SHORT PROBLEM » Set down exactly the lines of the listing below, please, beginning with the first and ending with the line that holds "lip_step = 0.4; // [0.2:0.1:0.8]".

DATA FOR THIS TASK »
— Start —
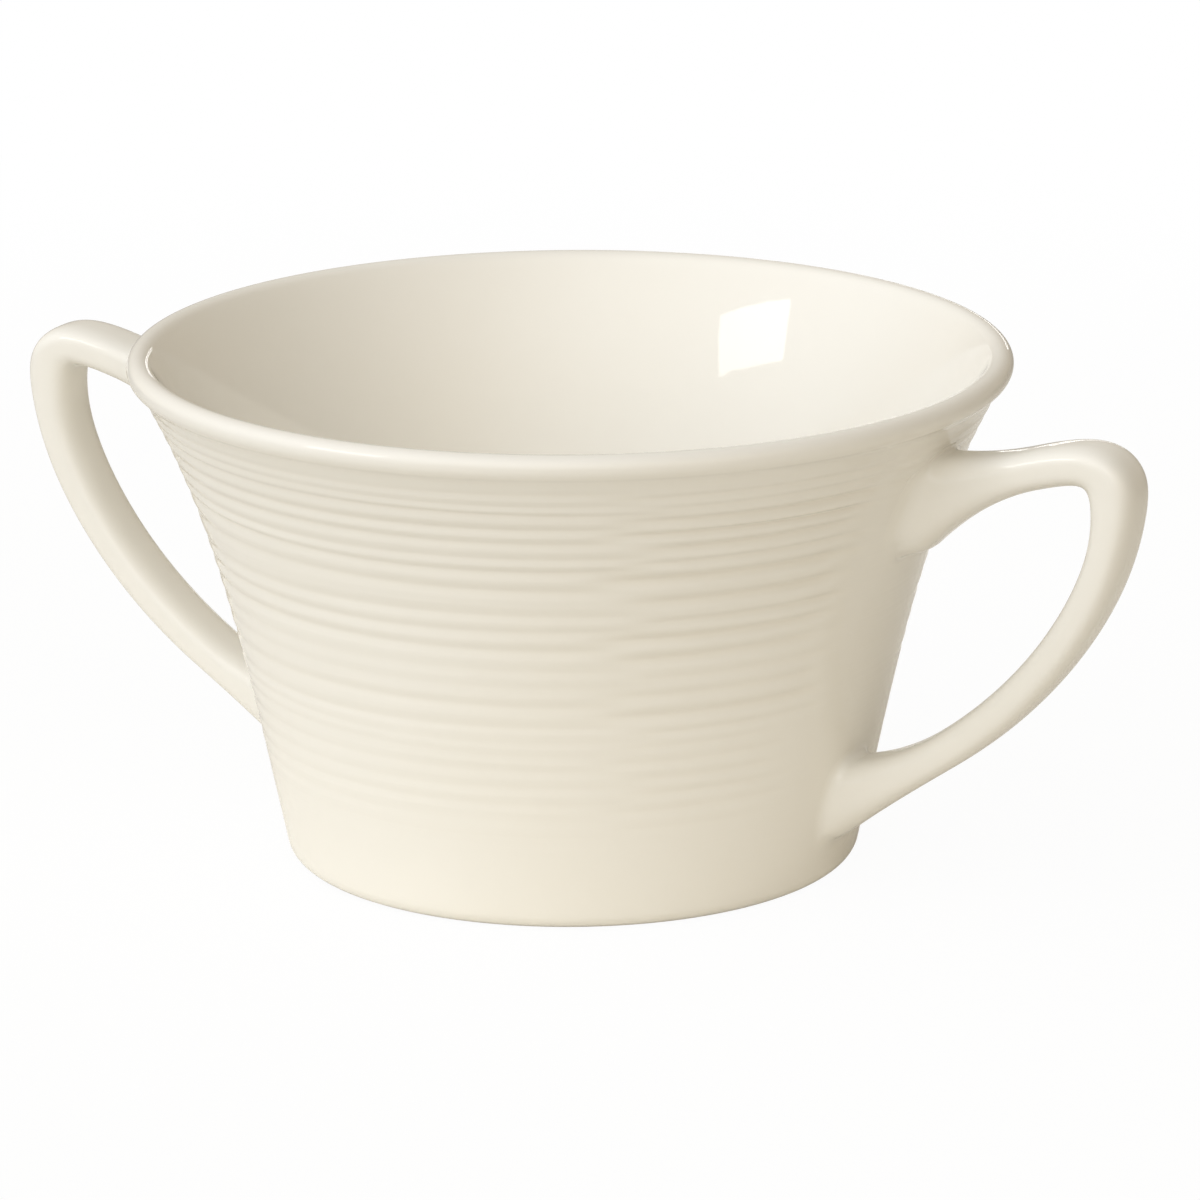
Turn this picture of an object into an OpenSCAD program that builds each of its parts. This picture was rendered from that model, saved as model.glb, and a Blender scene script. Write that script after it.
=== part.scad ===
// A two-handled soup bowl in glazed porcelain, in millimetres.
// It stands on the table at height zero, its axis is Z and its two lugs lie along X.
// The potter makes the bowl and the lugs apart and lutes them together with slip.

/* [Bowl] */
// Diameter of the mouth, over the lip
mouth_d = 116; // [108:1:126]
// Height from the table to the top of the lip
bowl_h = 68; // [62:1:76]
// Diameter that the straight part of the wall points to at the table
base_d = 75; // [68:1:80]
// Part of the wall's spread that comes from the flare under the lip
flare_share = 0.31; // [0.2:0.01:0.4]
// How late the flare sets in
flare_power = 4; // [3:0.5:6]
// Thickness of the wall low down, measured level
wall = 3.3; // [2.8:0.1:4]

/* [Lip] */
// Thickness of the rolled lip
lip_t = 3.4; // [3:0.1:4]
// How far the lip stands proud of the wall
lip_step = 0.4; // [0.2:0.1:0.8]

/* [Foot and floor] */
// Radius round the bottom edge of the wall
heel_r = 2.6; // [1.6:0.2:3.6]
// Width of the ring that the bowl rests on
foot_w = 3.2; // [2.4:0.2:4]
// Depth of the recess inside the foot ring
foot_recess = 2.2; // [1.4:0.2:3]
// Thickness of the floor
floor_t = 3.8; // [3:0.2:5]
// Radius between the floor and the wall, inside
well_r = 13; // [9:1:17]

/* [Rings in the wall] */
// Depth of the deepest groove
ring_depth = 0.28; // [0.2:0.02:0.4]
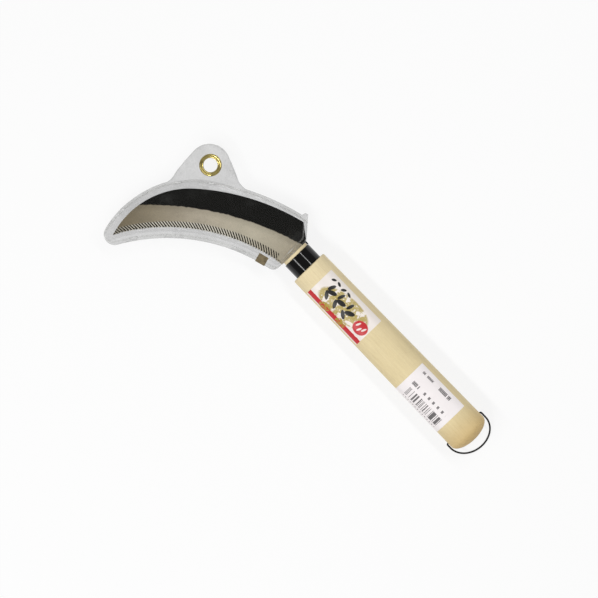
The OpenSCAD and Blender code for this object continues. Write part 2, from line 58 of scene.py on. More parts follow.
class Body(Enum):
    """Rigid bodies of the model."""

    SICKLE = "sickle"
    BAIL = "bail"
    COVER = "cover"


def srgb(red: float, green: float, blue: float) -> tuple[float, float, float, float]:
    """Turns a display colour into the linear colour that a shader takes.

    Args:
        red: Red from 0 to 255.
        green: Green from 0 to 255.
        blue: Blue from 0 to 255.

    Returns:
        The linear colour with an alpha of 1.
    """
    c = np.array([red, green, blue]) / 255
    c = np.where(c <= 0.04045, c / 12.92, ((c + 0.055) / 1.055) ** 2.4)
    return (*(float(v) for v in c), 1.0)


def model_point(x: float, y: float, z: float = 0.0) -> tuple[float, float, float]:
    """Gives a point in the model's frame in metres, from millimetres off the shoulder."""
    return tuple(float(v) for v in (np.array([x, y, z]) + MIDDLE) * MM)


def ease(t: np.ndarray) -> np.ndarray:
    """Rises smoothly from 0 to 1, as three times the square less twice the cube."""
    u = np.clip(t, 0, 1)
    return u * u * (3 - 2 * u)


def ridge(distance: np.ndarray, width: float) -> np.ndarray:
    """Gives a bell curve of height 1 where a distance is 0."""
    return np.exp(-((distance / width) ** 2))


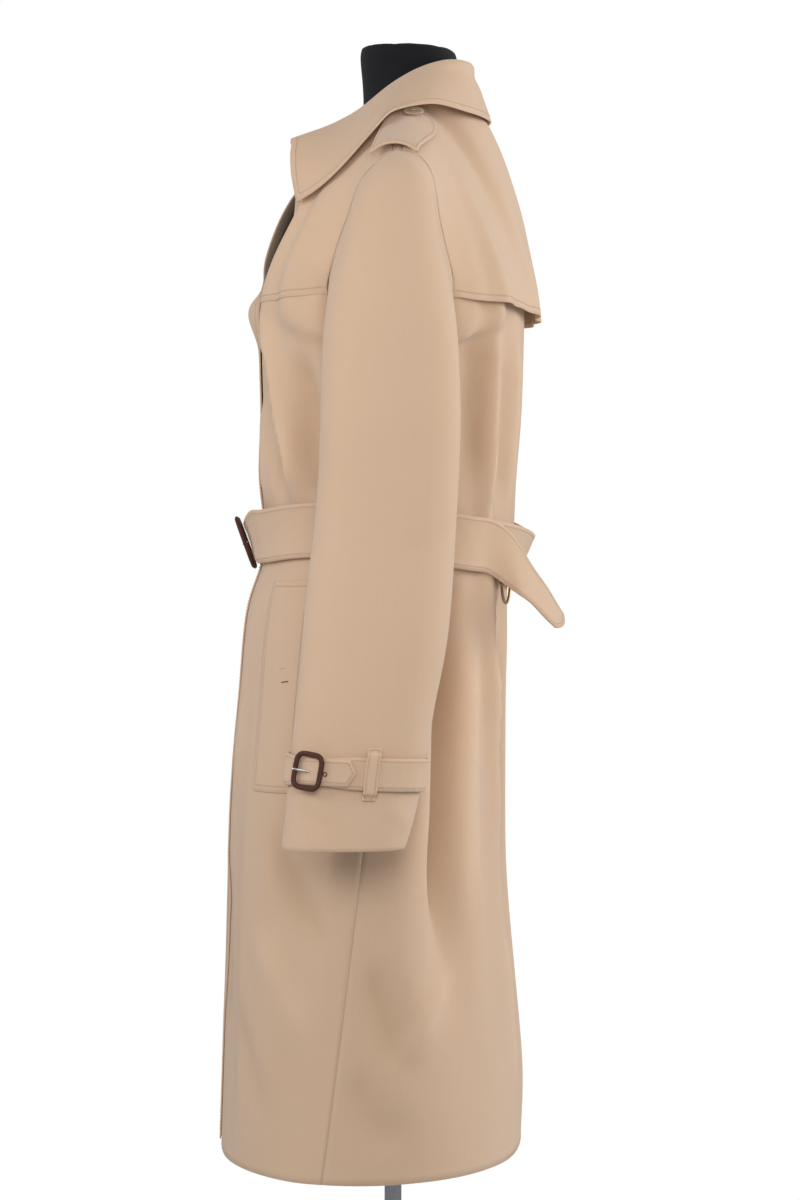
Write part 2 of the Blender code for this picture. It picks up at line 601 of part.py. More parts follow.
def trunk_point(turn, z, off=0.0, folded=True):
    """Point of the coat's outer face at a turn and height, moved out by off."""
    turn = (turn + 2) % 4 - 2
    side = -1.0 if turn < 0 else 1.0
    own = abs(turn)
    x, y, turns = half_outline(round(z, 5))
    low, high = max(own - 0.02, 0.0), min(own + 0.02, 2.0)
    low_x, own_x, high_x = np.interp((low, own, high), turns, x)
    low_y, own_y, high_y = np.interp((low, own, high), turns, y)
    along = unit((high_x - low_x, high_y - low_y))
    if low == 0.0:
        along = np.array([1.0, 0.0])
    if high == 2.0:
        along = np.array([-1.0, 0.0])
    if folded:
        off = off + fold_height(turn, z)
    return np.array([side * (own_x + off * along[1]), own_y - off * along[0], z])


def lap_off(turn):
    """How far the right front's lap carries the outer face out near centre front."""
    own_right = -((turn + 2) % 4 - 2)
    if own_right < -FRONT_LAP - 0.08:
        return 0.0
    return LAP_LIFT * (1 - ease(*LAP_BLEND, own_right)) * ease(-FRONT_LAP - 0.08, -FRONT_LAP, own_right)


def out_of_trunk(turn, z):
    return unit(trunk_point(turn, z, 0.01, False) - trunk_point(turn, z, 0.0, False))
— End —
WRITTEN REPLY »
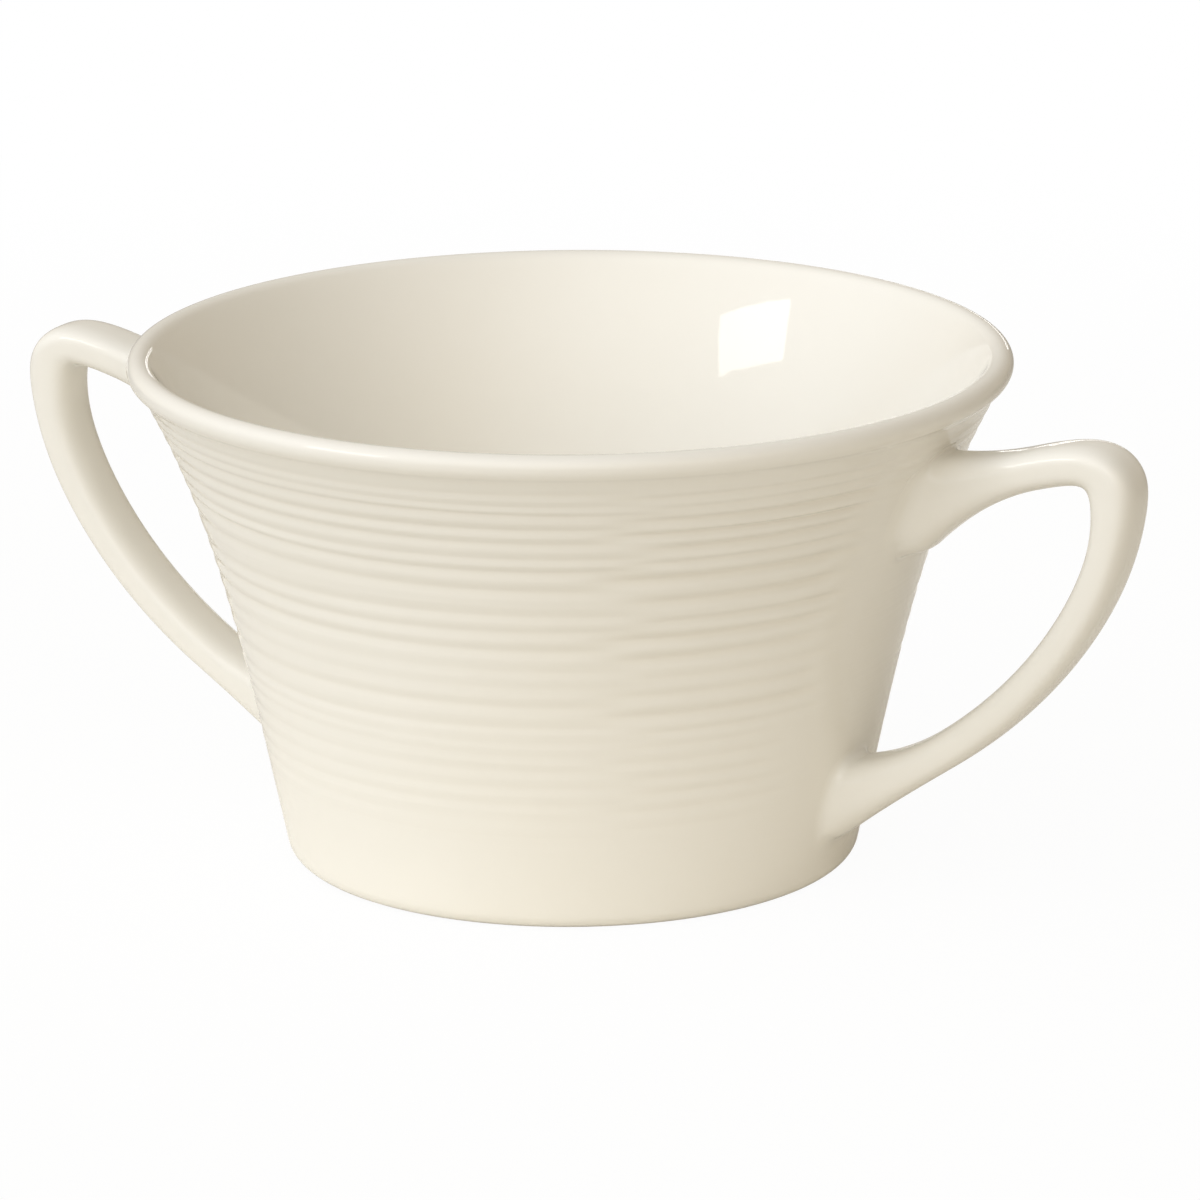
Turn this picture of an object into an OpenSCAD program that builds each of its parts. This picture was rendered from that model, saved as model.glb, and a Blender scene script. Write that script after it.
=== part.scad ===
// A two-handled soup bowl in glazed porcelain, in millimetres.
// It stands on the table at height zero, its axis is Z and its two lugs lie along X.
// The potter makes the bowl and the lugs apart and lutes them together with slip.

/* [Bowl] */
// Diameter of the mouth, over the lip
mouth_d = 116; // [108:1:126]
// Height from the table to the top of the lip
bowl_h = 68; // [62:1:76]
// Diameter that the straight part of the wall points to at the table
base_d = 75; // [68:1:80]
// Part of the wall's spread that comes from the flare under the lip
flare_share = 0.31; // [0.2:0.01:0.4]
// How late the flare sets in
flare_power = 4; // [3:0.5:6]
// Thickness of the wall low down, measured level
wall = 3.3; // [2.8:0.1:4]

/* [Lip] */
// Thickness of the rolled lip
lip_t = 3.4; // [3:0.1:4]
// How far the lip stands proud of the wall
lip_step = 0.4; // [0.2:0.1:0.8]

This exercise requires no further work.